**STATED TASK**
Output all of the data below exactly as given.
+ + + + +
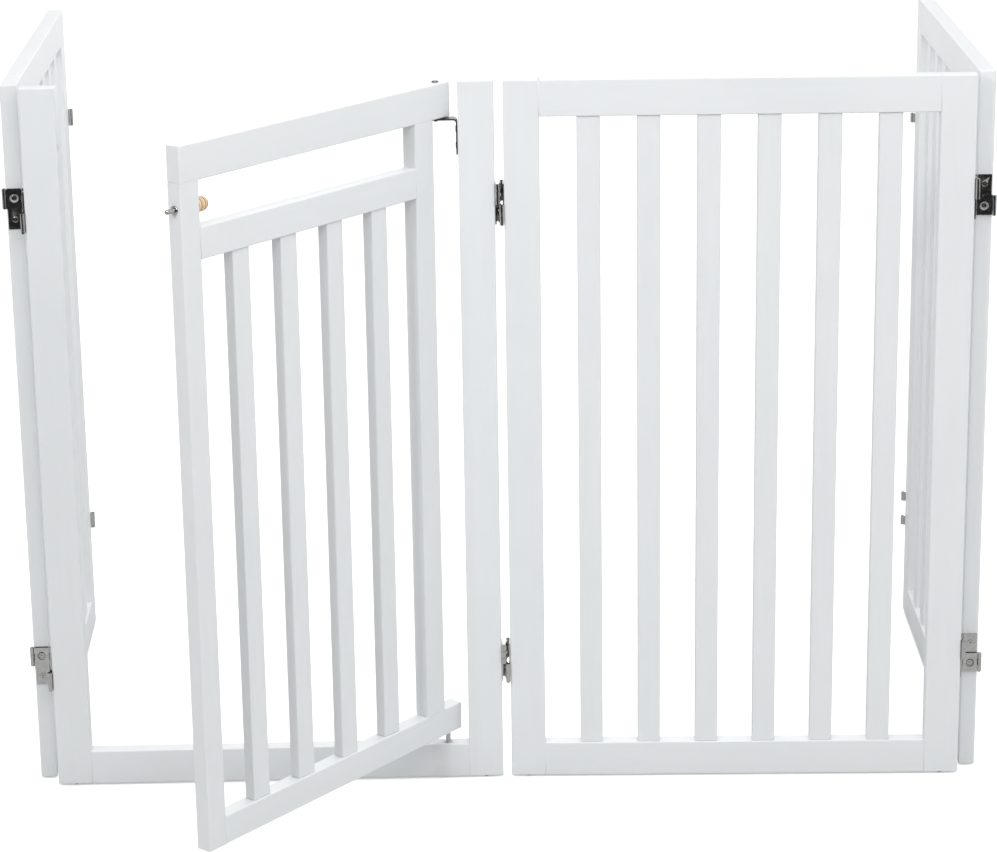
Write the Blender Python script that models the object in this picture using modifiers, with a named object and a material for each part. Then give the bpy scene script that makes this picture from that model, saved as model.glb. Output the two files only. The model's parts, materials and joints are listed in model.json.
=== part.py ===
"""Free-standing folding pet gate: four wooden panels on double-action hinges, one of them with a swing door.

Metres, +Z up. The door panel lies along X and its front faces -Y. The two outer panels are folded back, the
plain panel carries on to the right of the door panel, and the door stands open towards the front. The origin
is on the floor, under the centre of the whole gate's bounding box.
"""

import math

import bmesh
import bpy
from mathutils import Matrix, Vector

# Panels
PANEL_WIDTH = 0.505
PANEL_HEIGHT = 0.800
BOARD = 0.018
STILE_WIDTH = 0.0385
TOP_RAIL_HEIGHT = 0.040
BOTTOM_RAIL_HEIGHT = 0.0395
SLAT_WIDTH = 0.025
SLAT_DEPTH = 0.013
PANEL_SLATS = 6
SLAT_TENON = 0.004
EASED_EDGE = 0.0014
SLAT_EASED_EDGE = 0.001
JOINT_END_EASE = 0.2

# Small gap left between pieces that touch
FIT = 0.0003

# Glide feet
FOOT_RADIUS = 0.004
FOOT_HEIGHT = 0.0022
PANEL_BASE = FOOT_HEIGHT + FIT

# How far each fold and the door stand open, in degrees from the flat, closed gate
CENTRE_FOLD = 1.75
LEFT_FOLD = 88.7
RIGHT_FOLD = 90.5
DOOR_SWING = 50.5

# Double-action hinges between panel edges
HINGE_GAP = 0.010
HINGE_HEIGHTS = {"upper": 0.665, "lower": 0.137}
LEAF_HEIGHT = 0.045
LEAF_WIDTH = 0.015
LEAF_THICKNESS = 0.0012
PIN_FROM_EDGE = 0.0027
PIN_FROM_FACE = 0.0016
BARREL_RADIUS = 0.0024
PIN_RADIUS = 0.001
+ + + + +
**FINISHED EXERCISE**
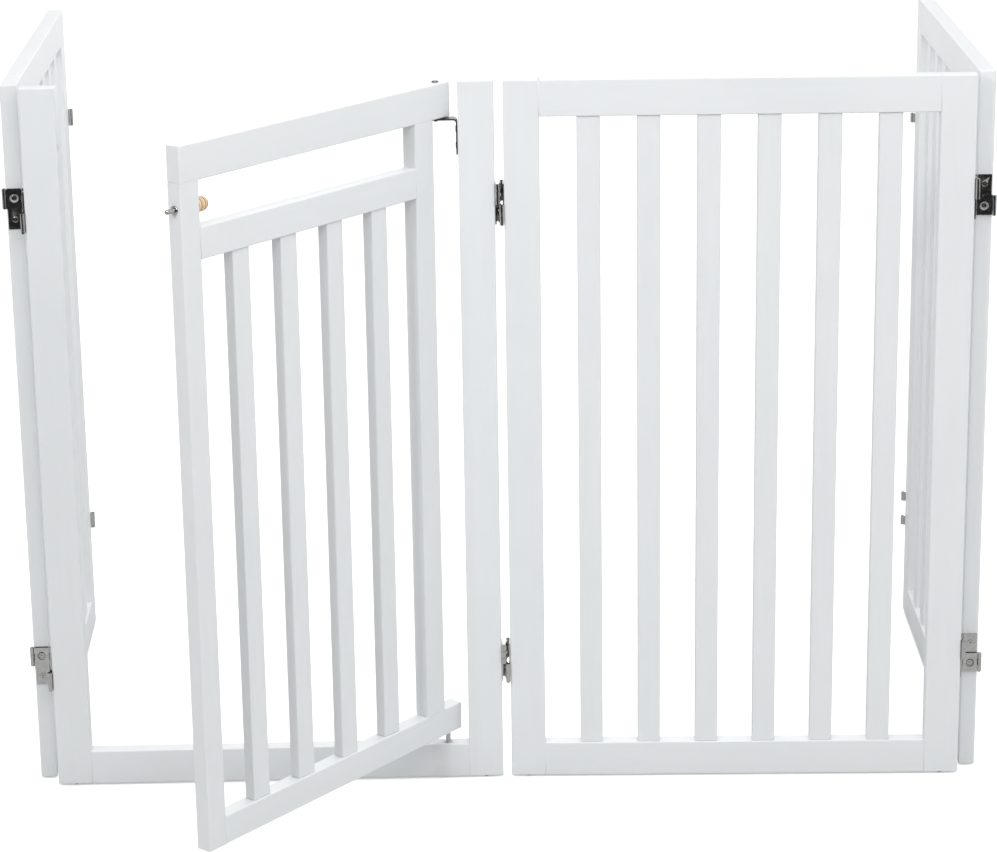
Write the Blender Python script that models the object in this picture using modifiers, with a named object and a material for each part. Then give the bpy scene script that makes this picture from that model, saved as model.glb. Output the two files only. The model's parts, materials and joints are listed in model.json.
=== part.py ===
"""Free-standing folding pet gate: four wooden panels on double-action hinges, one of them with a swing door.

Metres, +Z up. The door panel lies along X and its front faces -Y. The two outer panels are folded back, the
plain panel carries on to the right of the door panel, and the door stands open towards the front. The origin
is on the floor, under the centre of the whole gate's bounding box.
"""

import math

import bmesh
import bpy
from mathutils import Matrix, Vector

# Panels
PANEL_WIDTH = 0.505
PANEL_HEIGHT = 0.800
BOARD = 0.018
STILE_WIDTH = 0.0385
TOP_RAIL_HEIGHT = 0.040
BOTTOM_RAIL_HEIGHT = 0.0395
SLAT_WIDTH = 0.025
SLAT_DEPTH = 0.013
PANEL_SLATS = 6
SLAT_TENON = 0.004
EASED_EDGE = 0.0014
SLAT_EASED_EDGE = 0.001
JOINT_END_EASE = 0.2

# Small gap left between pieces that touch
FIT = 0.0003

# Glide feet
FOOT_RADIUS = 0.004
FOOT_HEIGHT = 0.0022
PANEL_BASE = FOOT_HEIGHT + FIT

# How far each fold and the door stand open, in degrees from the flat, closed gate
CENTRE_FOLD = 1.75
LEFT_FOLD = 88.7
RIGHT_FOLD = 90.5
DOOR_SWING = 50.5

# Double-action hinges between panel edges
HINGE_GAP = 0.010
HINGE_HEIGHTS = {"upper": 0.665, "lower": 0.137}
LEAF_HEIGHT = 0.045
LEAF_WIDTH = 0.015
LEAF_THICKNESS = 0.0012
PIN_FROM_EDGE = 0.0027
PIN_FROM_FACE = 0.0016
BARREL_RADIUS = 0.0024
PIN_RADIUS = 0.001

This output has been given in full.